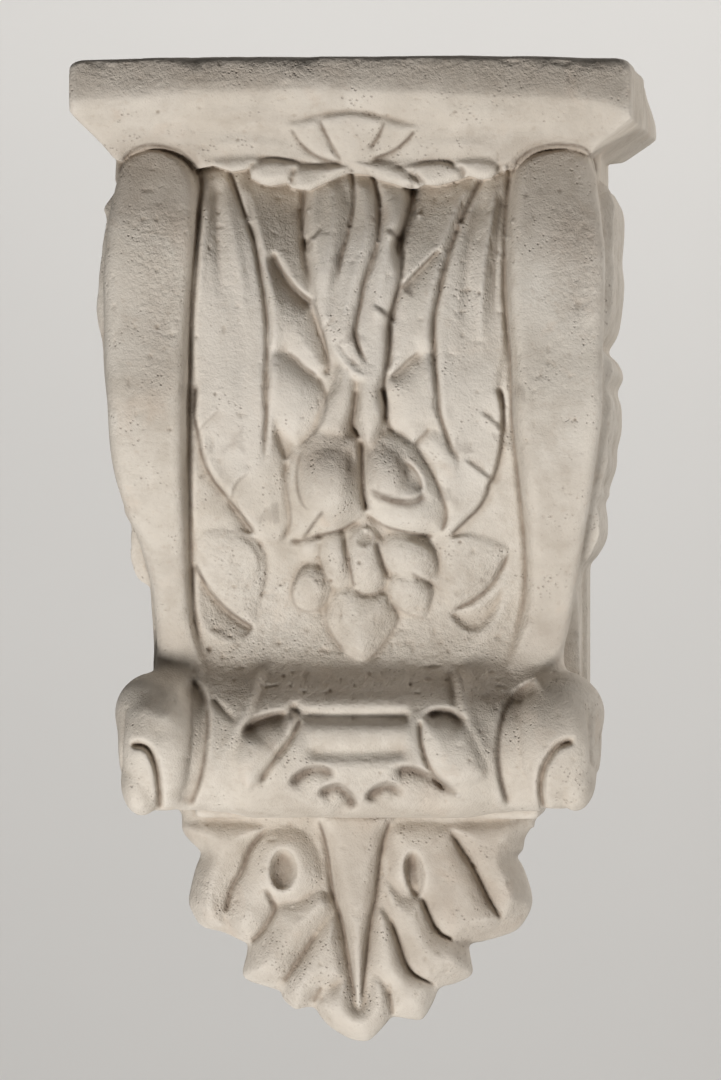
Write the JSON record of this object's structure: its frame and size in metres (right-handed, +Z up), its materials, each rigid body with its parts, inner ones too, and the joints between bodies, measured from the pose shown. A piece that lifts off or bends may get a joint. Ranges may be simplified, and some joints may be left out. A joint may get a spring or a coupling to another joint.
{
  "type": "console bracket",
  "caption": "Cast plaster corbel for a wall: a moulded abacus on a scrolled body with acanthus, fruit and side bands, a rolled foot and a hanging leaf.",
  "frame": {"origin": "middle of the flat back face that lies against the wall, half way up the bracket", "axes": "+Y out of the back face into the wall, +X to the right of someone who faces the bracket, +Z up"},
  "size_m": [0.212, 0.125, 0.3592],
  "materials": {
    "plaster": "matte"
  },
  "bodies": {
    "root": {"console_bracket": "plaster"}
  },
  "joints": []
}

**Task description**
Write the material out again word for word.

**Exercise output**
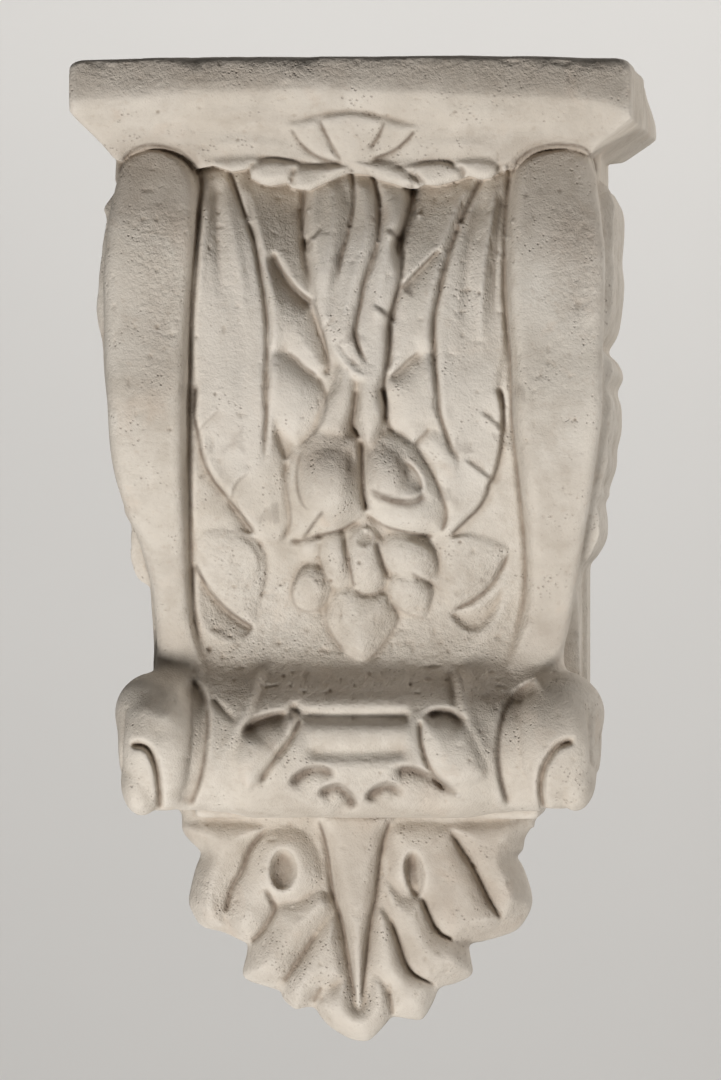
Write the JSON record of this object's structure: its frame and size in metres (right-handed, +Z up), its materials, each rigid body with its parts, inner ones too, and the joints between bodies, measured from the pose shown. A piece that lifts off or bends may get a joint. Ranges may be simplified, and some joints may be left out. A joint may get a spring or a coupling to another joint.
{
  "type": "console bracket",
  "caption": "Cast plaster corbel for a wall: a moulded abacus on a scrolled body with acanthus, fruit and side bands, a rolled foot and a hanging leaf.",
  "frame": {"origin": "middle of the flat back face that lies against the wall, half way up the bracket", "axes": "+Y out of the back face into the wall, +X to the right of someone who faces the bracket, +Z up"},
  "size_m": [0.212, 0.125, 0.3592],
  "materials": {
    "plaster": "matte"
  },
  "bodies": {
    "root": {"console_bracket": "plaster"}
  },
  "joints": []
}